The task
Only the lines between the line with "const candle = makeCandle();" and the line with "before = set(bpy.data.objects)", together with those two lines themselves, are to be copied exactly.

--- Start Entries ---

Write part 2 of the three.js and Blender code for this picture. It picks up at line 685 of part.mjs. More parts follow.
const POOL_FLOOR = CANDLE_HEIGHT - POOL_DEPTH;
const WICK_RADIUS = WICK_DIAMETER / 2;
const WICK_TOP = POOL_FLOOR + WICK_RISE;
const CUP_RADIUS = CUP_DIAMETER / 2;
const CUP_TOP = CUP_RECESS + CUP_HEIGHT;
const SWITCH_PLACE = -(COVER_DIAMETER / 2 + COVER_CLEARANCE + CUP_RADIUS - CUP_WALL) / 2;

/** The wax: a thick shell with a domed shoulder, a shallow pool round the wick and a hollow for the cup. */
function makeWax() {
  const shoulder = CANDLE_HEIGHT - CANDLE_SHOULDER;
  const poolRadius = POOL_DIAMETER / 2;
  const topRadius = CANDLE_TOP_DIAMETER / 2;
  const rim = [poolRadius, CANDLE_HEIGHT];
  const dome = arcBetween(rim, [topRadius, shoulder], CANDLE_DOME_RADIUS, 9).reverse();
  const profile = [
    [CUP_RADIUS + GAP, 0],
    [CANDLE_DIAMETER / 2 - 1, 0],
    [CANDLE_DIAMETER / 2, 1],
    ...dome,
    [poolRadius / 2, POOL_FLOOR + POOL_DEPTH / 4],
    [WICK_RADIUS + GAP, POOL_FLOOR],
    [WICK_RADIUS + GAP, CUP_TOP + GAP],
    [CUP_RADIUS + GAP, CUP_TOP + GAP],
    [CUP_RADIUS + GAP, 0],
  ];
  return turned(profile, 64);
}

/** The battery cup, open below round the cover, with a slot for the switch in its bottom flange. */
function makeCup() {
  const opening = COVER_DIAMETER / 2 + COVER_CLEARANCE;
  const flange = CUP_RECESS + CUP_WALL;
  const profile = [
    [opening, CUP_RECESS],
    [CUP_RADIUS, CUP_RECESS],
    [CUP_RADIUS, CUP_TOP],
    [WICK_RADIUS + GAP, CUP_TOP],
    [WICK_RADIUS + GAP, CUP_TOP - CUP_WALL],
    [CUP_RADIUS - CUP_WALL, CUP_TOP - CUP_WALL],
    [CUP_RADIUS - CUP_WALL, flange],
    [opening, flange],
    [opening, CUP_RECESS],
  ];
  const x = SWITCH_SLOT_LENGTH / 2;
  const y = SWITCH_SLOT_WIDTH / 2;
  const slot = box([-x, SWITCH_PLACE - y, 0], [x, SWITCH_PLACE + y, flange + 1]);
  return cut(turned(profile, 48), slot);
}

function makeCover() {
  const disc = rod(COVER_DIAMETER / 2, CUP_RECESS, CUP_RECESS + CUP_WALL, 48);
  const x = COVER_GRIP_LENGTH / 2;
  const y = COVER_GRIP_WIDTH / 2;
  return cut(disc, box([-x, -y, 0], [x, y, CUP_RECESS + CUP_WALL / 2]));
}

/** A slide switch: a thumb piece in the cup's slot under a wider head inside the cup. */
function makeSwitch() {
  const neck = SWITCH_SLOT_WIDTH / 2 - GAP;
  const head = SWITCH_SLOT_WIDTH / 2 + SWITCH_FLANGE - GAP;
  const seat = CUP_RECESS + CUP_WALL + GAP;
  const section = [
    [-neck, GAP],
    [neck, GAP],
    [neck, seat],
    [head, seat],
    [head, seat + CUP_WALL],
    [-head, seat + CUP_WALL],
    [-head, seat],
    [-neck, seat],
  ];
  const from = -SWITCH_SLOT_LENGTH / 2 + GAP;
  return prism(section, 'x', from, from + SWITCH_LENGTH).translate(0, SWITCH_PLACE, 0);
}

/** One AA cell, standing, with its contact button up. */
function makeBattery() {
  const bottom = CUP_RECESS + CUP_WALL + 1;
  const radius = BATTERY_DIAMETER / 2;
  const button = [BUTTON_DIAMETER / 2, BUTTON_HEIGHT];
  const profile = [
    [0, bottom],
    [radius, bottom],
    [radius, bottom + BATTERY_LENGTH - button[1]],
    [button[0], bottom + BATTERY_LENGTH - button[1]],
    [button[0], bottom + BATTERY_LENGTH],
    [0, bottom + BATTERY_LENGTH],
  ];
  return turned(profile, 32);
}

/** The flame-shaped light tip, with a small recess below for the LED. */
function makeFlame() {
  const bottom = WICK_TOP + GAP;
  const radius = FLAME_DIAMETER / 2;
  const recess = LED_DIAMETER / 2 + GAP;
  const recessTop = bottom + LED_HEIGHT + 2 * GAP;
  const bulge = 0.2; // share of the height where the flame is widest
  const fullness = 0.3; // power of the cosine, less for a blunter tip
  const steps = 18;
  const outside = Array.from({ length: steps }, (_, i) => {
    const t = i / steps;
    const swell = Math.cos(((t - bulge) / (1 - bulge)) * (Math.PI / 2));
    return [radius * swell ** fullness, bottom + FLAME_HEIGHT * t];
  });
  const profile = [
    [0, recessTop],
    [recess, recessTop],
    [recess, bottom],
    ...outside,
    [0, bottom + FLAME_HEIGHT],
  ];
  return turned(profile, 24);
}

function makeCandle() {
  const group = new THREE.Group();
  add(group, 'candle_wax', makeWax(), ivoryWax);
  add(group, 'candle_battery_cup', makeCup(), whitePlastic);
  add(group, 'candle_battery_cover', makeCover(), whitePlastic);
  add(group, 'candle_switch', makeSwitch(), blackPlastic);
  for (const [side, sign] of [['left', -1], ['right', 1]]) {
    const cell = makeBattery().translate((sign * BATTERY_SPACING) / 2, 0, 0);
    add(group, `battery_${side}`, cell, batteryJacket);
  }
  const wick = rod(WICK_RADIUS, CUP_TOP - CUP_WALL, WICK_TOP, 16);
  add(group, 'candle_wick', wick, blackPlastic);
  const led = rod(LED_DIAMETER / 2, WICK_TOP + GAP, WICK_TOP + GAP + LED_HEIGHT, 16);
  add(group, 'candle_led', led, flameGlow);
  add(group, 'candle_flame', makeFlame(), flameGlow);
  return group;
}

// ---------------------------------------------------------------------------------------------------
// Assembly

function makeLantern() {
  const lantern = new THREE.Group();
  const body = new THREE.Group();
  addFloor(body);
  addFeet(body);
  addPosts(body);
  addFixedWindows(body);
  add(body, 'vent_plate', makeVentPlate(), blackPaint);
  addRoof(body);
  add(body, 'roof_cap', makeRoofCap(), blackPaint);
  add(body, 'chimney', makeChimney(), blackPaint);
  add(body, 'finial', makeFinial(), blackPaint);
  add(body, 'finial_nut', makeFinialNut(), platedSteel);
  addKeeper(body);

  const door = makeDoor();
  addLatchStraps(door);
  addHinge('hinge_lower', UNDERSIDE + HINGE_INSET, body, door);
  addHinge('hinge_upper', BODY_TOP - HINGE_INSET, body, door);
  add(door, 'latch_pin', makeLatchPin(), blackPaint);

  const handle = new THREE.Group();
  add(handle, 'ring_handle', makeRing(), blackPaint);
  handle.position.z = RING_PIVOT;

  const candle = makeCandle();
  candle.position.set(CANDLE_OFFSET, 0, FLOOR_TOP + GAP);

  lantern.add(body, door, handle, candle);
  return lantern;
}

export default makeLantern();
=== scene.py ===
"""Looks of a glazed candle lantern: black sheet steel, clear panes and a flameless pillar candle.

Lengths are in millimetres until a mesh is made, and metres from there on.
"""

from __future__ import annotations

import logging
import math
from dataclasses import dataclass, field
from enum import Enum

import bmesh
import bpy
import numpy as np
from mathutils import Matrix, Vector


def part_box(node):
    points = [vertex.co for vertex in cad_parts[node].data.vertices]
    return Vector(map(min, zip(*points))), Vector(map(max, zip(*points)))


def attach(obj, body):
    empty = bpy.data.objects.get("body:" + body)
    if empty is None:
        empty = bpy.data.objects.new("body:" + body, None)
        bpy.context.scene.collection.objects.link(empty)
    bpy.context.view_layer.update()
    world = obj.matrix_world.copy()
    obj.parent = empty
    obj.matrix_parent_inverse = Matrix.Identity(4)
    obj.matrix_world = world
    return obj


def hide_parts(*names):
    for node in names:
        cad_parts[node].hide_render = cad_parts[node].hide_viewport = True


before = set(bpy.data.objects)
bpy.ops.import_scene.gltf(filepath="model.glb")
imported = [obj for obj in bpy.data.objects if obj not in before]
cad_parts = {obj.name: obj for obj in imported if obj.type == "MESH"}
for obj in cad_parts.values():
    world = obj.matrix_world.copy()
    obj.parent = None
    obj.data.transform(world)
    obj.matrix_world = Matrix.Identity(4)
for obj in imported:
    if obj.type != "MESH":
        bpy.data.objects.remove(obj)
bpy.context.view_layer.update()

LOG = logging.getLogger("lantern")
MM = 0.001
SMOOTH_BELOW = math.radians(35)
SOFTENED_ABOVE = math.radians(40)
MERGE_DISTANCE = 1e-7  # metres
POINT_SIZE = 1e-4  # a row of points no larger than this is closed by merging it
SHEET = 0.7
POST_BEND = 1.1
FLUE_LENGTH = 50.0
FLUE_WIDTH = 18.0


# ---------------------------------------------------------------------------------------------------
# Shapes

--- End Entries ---
--- Start Entries ---

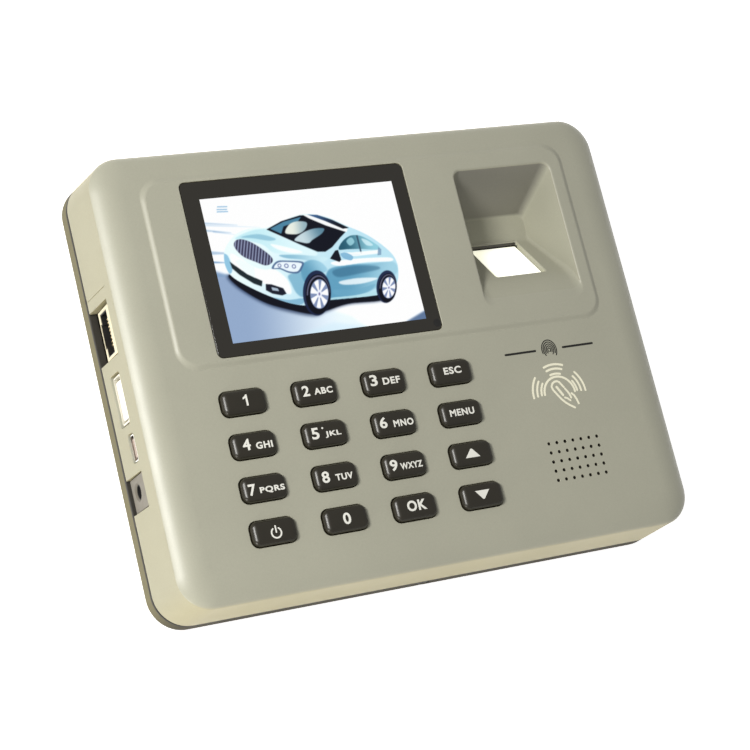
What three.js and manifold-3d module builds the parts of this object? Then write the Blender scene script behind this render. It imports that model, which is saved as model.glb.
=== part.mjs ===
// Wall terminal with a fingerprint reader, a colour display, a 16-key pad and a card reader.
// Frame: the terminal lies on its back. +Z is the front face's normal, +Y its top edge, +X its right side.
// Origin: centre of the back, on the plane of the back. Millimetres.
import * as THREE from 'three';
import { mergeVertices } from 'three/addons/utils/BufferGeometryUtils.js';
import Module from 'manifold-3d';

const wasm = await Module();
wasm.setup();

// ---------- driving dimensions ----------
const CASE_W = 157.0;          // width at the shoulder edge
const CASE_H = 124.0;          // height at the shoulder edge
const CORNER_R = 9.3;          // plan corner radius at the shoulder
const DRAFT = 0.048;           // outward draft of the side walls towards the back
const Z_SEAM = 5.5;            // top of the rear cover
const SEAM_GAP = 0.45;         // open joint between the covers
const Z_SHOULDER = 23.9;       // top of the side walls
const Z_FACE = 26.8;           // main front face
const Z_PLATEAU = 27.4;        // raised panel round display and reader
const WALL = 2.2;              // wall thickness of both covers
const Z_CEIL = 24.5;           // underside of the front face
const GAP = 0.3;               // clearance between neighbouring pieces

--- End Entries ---

Solution to this task
  const candle = makeCandle();
  candle.position.set(CANDLE_OFFSET, 0, FLOOR_TOP + GAP);

  lantern.add(body, door, handle, candle);
  return lantern;
}

export default makeLantern();
=== scene.py ===
"""Looks of a glazed candle lantern: black sheet steel, clear panes and a flameless pillar candle.

Lengths are in millimetres until a mesh is made, and metres from there on.
"""

from __future__ import annotations

import logging
import math
from dataclasses import dataclass, field
from enum import Enum

import bmesh
import bpy
import numpy as np
from mathutils import Matrix, Vector


def part_box(node):
    points = [vertex.co for vertex in cad_parts[node].data.vertices]
    return Vector(map(min, zip(*points))), Vector(map(max, zip(*points)))


def attach(obj, body):
    empty = bpy.data.objects.get("body:" + body)
    if empty is None:
        empty = bpy.data.objects.new("body:" + body, None)
        bpy.context.scene.collection.objects.link(empty)
    bpy.context.view_layer.update()
    world = obj.matrix_world.copy()
    obj.parent = empty
    obj.matrix_parent_inverse = Matrix.Identity(4)
    obj.matrix_world = world
    return obj


def hide_parts(*names):
    for node in names:
        cad_parts[node].hide_render = cad_parts[node].hide_viewport = True


before = set(bpy.data.objects)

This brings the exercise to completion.